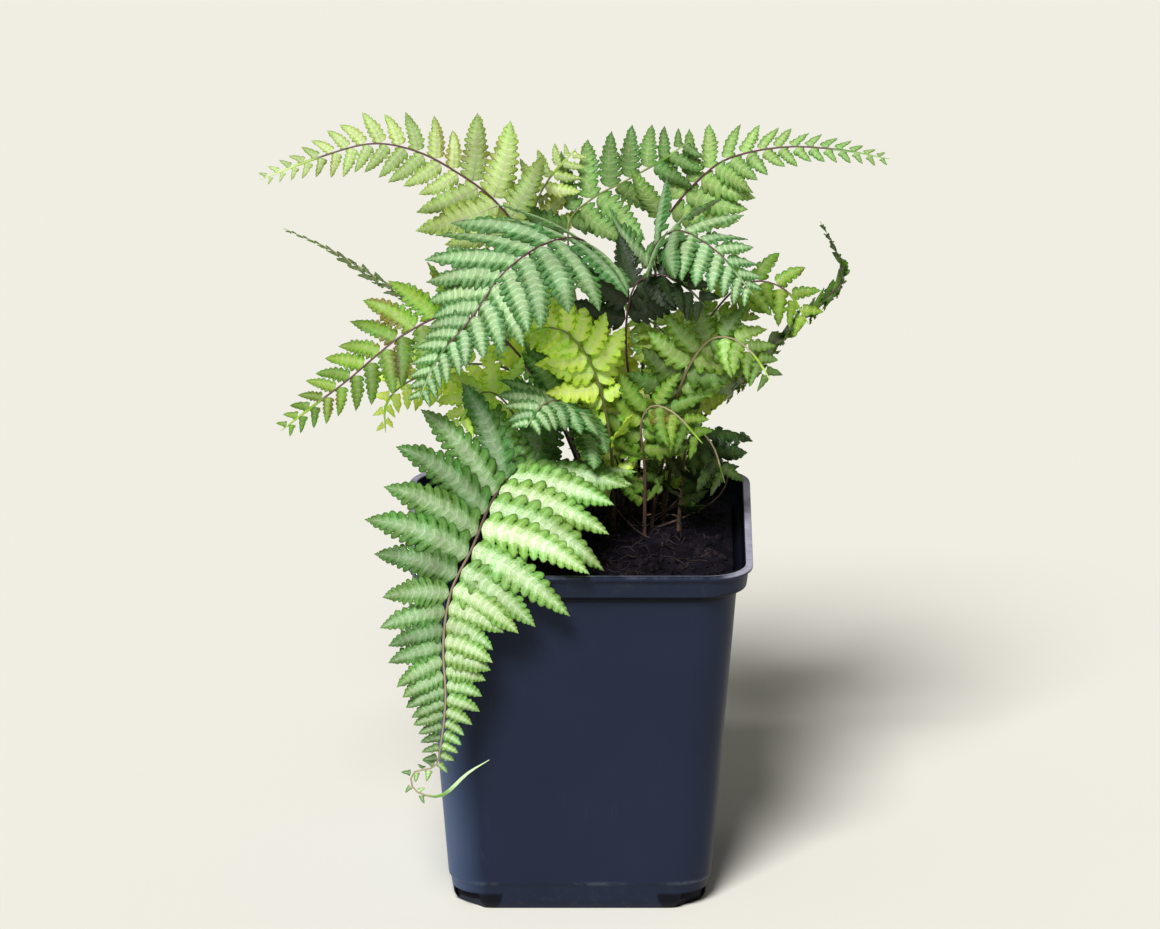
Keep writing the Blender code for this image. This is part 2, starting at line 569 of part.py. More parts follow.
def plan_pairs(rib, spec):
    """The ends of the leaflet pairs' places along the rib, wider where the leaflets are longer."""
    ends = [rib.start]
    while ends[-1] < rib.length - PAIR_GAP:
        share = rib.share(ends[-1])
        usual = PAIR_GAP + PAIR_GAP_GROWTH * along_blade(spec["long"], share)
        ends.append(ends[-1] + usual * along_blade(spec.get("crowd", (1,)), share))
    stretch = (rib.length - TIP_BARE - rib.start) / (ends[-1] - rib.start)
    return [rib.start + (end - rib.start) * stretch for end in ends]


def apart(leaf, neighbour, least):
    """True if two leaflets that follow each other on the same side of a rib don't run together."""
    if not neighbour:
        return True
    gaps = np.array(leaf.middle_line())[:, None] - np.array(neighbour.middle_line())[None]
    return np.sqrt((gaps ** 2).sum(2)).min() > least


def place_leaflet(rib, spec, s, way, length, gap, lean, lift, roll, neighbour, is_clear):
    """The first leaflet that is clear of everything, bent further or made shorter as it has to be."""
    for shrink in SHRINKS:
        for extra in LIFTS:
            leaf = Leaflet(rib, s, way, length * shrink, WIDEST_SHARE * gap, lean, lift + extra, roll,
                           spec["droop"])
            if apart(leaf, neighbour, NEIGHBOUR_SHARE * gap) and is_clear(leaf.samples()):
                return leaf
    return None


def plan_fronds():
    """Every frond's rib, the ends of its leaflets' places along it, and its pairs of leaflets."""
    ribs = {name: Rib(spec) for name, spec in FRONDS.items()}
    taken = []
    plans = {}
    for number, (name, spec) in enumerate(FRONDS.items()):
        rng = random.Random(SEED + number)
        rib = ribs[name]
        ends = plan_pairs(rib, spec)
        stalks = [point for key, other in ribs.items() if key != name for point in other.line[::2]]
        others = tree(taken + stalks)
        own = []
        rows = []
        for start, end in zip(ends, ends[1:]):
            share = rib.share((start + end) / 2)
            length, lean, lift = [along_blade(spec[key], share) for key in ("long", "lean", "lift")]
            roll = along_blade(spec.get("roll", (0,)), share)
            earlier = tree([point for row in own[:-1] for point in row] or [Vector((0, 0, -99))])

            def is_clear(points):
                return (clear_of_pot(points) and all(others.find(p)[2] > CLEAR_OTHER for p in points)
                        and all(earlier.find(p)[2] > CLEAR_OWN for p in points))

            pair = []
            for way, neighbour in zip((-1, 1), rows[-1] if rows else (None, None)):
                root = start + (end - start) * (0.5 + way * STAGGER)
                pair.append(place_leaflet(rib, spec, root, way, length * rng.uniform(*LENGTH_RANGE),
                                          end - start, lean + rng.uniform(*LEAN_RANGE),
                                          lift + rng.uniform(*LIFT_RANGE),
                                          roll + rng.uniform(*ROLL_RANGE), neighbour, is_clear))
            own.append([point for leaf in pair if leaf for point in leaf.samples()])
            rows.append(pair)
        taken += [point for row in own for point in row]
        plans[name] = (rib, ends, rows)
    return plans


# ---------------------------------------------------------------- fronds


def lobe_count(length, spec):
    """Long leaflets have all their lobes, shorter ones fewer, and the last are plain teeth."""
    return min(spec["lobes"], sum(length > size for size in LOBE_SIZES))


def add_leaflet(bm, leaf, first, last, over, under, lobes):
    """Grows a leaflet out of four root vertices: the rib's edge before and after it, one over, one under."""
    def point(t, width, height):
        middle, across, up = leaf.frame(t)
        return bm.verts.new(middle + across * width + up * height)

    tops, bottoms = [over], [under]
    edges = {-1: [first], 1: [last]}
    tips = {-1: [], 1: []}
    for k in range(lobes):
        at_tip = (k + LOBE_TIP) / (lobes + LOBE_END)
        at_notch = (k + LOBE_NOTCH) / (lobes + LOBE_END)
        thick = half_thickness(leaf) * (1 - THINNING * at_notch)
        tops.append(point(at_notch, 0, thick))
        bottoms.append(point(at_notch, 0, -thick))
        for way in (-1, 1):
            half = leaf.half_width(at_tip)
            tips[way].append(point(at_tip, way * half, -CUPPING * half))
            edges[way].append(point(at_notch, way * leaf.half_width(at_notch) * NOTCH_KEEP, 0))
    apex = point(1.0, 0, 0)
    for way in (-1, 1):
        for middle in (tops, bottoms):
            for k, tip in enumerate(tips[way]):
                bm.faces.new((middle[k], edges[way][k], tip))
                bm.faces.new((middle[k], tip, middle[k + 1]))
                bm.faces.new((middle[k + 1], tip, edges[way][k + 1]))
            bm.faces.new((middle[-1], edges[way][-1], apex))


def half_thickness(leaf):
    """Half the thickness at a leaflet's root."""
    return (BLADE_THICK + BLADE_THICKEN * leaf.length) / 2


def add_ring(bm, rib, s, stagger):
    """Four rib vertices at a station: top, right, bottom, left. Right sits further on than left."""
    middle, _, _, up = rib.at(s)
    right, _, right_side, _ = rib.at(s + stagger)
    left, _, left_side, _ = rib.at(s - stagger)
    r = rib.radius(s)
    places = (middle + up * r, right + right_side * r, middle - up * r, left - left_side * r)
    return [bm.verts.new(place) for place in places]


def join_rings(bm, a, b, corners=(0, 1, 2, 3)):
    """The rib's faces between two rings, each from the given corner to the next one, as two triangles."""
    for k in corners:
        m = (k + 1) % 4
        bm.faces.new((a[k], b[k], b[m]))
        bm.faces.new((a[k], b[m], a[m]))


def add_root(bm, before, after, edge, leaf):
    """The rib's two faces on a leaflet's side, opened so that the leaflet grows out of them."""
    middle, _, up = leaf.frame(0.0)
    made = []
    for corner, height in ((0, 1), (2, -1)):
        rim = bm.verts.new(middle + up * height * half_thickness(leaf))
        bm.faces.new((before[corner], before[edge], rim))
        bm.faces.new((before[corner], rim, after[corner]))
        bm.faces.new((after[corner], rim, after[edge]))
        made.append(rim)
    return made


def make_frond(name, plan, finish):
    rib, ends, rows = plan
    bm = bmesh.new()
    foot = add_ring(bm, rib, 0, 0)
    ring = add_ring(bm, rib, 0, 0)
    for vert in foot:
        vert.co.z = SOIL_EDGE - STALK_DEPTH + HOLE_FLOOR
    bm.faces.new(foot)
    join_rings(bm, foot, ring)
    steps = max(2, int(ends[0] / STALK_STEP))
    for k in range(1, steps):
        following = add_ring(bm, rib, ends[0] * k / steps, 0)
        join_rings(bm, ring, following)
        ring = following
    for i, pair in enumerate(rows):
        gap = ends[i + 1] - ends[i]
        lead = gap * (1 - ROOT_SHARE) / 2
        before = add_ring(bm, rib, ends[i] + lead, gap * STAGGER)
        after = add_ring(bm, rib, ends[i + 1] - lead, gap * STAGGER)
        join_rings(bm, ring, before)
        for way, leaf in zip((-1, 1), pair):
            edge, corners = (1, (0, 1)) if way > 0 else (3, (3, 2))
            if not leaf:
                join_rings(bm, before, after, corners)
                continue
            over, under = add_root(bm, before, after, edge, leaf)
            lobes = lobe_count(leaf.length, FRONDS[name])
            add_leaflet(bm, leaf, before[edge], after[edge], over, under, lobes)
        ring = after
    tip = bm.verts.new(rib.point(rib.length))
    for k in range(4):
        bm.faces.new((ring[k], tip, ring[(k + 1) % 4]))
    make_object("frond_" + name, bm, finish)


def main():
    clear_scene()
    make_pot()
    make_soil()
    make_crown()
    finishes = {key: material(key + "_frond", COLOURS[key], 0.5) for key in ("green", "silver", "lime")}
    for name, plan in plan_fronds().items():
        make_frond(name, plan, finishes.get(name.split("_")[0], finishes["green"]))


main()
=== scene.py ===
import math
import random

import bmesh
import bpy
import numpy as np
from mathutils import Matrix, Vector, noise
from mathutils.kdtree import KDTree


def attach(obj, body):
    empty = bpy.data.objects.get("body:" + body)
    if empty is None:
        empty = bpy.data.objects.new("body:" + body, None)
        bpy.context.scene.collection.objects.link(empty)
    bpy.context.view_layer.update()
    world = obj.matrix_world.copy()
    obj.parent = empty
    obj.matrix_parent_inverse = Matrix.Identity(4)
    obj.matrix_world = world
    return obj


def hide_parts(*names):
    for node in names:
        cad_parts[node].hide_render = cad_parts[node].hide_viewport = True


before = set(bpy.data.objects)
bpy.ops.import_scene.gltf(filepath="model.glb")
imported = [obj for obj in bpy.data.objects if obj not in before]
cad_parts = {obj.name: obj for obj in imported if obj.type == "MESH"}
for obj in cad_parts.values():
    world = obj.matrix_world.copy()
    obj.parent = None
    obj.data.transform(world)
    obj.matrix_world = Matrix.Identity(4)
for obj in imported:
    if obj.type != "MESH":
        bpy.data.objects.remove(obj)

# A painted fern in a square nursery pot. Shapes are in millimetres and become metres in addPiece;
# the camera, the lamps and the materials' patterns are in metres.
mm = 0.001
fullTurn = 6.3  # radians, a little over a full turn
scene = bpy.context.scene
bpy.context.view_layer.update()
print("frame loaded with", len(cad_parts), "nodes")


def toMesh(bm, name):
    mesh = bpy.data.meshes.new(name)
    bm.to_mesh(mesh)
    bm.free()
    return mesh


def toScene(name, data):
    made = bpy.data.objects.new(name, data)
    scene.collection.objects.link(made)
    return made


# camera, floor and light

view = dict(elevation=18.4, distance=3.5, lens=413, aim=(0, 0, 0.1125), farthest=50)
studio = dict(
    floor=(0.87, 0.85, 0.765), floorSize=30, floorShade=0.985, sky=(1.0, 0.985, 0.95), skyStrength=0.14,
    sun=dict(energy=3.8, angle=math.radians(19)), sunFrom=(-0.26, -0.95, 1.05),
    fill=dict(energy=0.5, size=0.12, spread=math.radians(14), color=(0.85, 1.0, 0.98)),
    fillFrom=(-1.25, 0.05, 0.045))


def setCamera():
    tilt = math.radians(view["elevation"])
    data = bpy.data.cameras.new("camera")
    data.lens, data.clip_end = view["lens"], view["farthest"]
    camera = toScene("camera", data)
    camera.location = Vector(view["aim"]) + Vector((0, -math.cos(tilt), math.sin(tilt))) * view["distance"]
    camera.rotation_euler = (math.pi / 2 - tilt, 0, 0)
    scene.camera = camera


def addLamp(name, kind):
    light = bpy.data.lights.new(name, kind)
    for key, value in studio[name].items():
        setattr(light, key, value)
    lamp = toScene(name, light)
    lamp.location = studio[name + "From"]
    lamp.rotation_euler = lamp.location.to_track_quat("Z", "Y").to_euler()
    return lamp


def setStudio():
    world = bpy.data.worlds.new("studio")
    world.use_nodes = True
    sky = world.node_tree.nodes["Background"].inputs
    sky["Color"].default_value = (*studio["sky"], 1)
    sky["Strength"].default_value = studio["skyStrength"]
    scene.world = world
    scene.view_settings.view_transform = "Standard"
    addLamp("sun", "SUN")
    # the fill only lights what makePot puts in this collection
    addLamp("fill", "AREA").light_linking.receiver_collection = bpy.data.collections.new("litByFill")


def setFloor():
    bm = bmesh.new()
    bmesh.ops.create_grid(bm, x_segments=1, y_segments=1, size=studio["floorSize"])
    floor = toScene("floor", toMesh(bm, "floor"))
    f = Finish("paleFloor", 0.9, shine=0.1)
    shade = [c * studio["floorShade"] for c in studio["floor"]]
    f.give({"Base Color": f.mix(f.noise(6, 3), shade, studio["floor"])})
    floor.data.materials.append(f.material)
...
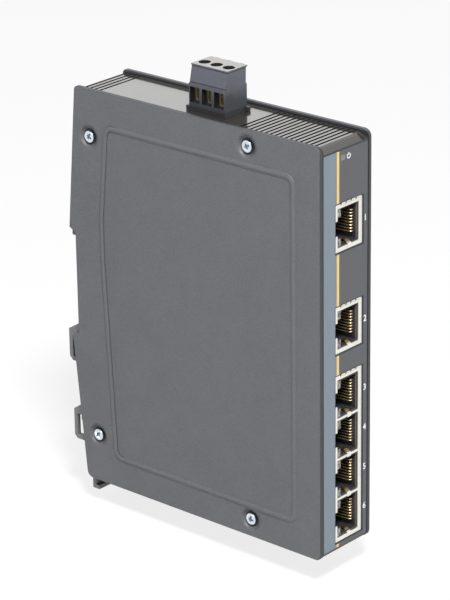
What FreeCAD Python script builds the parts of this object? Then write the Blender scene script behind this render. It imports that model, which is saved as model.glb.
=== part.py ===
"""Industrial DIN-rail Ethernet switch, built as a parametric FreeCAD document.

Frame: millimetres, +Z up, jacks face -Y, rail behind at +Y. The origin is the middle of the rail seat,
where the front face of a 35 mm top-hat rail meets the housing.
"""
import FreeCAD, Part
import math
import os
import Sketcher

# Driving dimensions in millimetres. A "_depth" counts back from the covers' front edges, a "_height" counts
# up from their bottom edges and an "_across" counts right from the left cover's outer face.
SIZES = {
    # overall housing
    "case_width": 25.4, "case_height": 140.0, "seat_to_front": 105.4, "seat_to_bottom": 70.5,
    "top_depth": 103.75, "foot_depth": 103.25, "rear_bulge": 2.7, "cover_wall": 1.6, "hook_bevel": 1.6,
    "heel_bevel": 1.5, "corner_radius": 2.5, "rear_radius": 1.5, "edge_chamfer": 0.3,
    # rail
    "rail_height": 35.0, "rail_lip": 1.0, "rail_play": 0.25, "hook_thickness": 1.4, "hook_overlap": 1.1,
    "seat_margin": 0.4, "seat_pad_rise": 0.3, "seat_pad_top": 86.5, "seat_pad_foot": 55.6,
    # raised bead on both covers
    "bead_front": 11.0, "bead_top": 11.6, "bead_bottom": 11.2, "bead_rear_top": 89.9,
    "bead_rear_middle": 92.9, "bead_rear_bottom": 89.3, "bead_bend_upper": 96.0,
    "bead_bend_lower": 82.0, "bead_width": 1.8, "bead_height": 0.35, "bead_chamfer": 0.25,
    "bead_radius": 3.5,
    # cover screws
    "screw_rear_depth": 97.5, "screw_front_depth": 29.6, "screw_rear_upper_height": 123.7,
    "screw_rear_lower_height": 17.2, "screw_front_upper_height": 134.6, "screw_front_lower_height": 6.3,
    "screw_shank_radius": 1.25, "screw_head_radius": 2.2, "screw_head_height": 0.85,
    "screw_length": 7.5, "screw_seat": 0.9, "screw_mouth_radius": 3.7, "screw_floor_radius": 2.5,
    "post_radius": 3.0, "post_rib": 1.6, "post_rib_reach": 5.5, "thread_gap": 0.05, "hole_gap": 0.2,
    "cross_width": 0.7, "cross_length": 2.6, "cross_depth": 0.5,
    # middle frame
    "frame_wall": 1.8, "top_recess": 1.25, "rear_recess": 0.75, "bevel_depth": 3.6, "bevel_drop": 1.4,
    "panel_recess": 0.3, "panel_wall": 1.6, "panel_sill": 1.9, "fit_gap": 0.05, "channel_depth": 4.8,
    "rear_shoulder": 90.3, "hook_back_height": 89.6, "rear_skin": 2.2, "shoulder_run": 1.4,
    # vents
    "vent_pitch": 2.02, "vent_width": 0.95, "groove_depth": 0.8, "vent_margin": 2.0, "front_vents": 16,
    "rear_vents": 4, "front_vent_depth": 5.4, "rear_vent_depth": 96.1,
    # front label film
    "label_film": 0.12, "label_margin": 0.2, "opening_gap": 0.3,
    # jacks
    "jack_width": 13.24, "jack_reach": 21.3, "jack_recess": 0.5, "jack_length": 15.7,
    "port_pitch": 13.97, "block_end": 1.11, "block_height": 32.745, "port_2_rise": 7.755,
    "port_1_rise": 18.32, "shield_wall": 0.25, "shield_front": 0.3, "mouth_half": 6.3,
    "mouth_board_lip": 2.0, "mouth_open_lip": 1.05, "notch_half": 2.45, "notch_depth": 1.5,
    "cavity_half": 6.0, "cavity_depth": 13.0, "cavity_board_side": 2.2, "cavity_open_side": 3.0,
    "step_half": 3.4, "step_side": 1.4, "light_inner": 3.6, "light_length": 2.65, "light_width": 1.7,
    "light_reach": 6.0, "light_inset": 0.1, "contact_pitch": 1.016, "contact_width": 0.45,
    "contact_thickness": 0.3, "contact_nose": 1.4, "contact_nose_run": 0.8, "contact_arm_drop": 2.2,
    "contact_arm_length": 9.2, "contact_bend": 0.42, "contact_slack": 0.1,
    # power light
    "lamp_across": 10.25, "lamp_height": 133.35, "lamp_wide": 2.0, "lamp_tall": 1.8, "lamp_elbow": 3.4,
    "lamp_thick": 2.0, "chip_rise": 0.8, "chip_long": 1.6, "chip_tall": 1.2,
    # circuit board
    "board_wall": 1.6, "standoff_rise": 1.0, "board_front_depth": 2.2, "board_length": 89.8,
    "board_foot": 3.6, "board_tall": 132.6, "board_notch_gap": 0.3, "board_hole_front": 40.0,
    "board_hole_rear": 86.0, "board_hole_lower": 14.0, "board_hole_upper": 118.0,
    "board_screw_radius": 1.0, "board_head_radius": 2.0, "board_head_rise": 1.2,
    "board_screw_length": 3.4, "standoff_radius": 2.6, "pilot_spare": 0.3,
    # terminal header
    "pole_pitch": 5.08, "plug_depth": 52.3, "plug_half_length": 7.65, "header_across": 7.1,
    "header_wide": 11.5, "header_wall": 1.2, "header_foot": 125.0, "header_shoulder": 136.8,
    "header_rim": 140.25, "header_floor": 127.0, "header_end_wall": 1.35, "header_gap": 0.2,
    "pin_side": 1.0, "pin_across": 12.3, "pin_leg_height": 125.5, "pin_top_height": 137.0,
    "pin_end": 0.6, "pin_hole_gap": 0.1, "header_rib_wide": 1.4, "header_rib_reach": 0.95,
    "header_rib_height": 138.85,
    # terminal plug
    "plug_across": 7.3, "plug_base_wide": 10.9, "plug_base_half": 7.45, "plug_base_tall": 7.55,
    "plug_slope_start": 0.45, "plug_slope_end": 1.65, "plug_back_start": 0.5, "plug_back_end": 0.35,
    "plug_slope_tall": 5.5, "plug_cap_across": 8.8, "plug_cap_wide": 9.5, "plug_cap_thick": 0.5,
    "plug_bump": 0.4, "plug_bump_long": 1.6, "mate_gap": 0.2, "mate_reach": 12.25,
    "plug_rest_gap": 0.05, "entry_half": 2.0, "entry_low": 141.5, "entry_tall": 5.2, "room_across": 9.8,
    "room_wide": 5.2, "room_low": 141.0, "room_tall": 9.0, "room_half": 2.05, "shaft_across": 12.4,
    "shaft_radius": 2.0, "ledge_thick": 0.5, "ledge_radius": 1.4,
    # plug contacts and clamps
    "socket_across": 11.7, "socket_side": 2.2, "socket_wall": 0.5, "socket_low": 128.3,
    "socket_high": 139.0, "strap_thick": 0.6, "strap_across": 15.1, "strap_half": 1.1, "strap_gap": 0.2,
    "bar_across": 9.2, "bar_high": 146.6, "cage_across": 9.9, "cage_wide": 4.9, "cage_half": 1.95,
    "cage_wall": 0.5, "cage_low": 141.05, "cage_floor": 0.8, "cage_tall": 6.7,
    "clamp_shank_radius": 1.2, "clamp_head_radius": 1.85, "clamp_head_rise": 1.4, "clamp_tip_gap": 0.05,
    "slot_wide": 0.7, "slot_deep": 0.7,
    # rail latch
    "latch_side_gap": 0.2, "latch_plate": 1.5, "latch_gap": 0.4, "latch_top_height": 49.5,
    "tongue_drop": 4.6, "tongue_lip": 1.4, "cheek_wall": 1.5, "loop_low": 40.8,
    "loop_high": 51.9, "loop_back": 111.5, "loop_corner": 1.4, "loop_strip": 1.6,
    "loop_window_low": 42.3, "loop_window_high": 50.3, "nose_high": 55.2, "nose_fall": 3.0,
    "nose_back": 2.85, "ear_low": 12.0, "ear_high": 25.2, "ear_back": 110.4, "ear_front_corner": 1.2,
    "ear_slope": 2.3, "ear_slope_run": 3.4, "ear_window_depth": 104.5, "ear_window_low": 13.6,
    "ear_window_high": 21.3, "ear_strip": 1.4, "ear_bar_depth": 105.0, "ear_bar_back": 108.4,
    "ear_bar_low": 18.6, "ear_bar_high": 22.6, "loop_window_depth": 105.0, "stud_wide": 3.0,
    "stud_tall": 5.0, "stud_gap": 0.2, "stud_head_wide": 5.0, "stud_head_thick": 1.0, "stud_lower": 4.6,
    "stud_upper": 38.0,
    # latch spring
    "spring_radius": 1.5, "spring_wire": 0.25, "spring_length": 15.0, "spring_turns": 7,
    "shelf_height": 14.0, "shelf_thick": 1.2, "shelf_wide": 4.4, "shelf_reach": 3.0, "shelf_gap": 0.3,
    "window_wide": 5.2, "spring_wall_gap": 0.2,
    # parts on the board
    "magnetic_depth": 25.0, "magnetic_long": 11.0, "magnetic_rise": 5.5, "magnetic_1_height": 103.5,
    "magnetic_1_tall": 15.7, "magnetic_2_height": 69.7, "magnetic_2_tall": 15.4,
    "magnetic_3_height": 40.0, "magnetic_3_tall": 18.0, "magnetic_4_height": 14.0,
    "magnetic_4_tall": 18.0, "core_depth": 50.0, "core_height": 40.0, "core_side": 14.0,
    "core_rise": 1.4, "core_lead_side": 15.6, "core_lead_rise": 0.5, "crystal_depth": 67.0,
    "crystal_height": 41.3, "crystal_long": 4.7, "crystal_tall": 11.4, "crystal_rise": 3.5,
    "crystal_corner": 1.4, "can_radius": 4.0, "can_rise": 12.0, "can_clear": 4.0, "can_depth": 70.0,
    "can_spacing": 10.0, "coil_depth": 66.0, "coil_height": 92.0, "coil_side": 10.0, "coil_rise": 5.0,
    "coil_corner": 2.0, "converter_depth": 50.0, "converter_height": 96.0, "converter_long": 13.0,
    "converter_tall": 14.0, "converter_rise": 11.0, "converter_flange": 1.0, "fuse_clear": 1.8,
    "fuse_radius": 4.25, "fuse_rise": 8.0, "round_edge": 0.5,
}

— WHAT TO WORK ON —
Only the lines from the one holding "COLOURS[key], 0.5) for" through the one holding "for node in" are wanted; retype them exactly.

— SOLUTION TO THIS PROBLEM —
    finishes = {key: material(key + "_frond", COLOURS[key], 0.5) for key in ("green", "silver", "lime")}
    for name, plan in plan_fronds().items():
        make_frond(name, plan, finishes.get(name.split("_")[0], finishes["green"]))


main()
=== scene.py ===
import math
import random

import bmesh
import bpy
import numpy as np
from mathutils import Matrix, Vector, noise
from mathutils.kdtree import KDTree


def attach(obj, body):
    empty = bpy.data.objects.get("body:" + body)
    if empty is None:
        empty = bpy.data.objects.new("body:" + body, None)
        bpy.context.scene.collection.objects.link(empty)
    bpy.context.view_layer.update()
    world = obj.matrix_world.copy()
    obj.parent = empty
    obj.matrix_parent_inverse = Matrix.Identity(4)
    obj.matrix_world = world
    return obj


def hide_parts(*names):
    for node in names:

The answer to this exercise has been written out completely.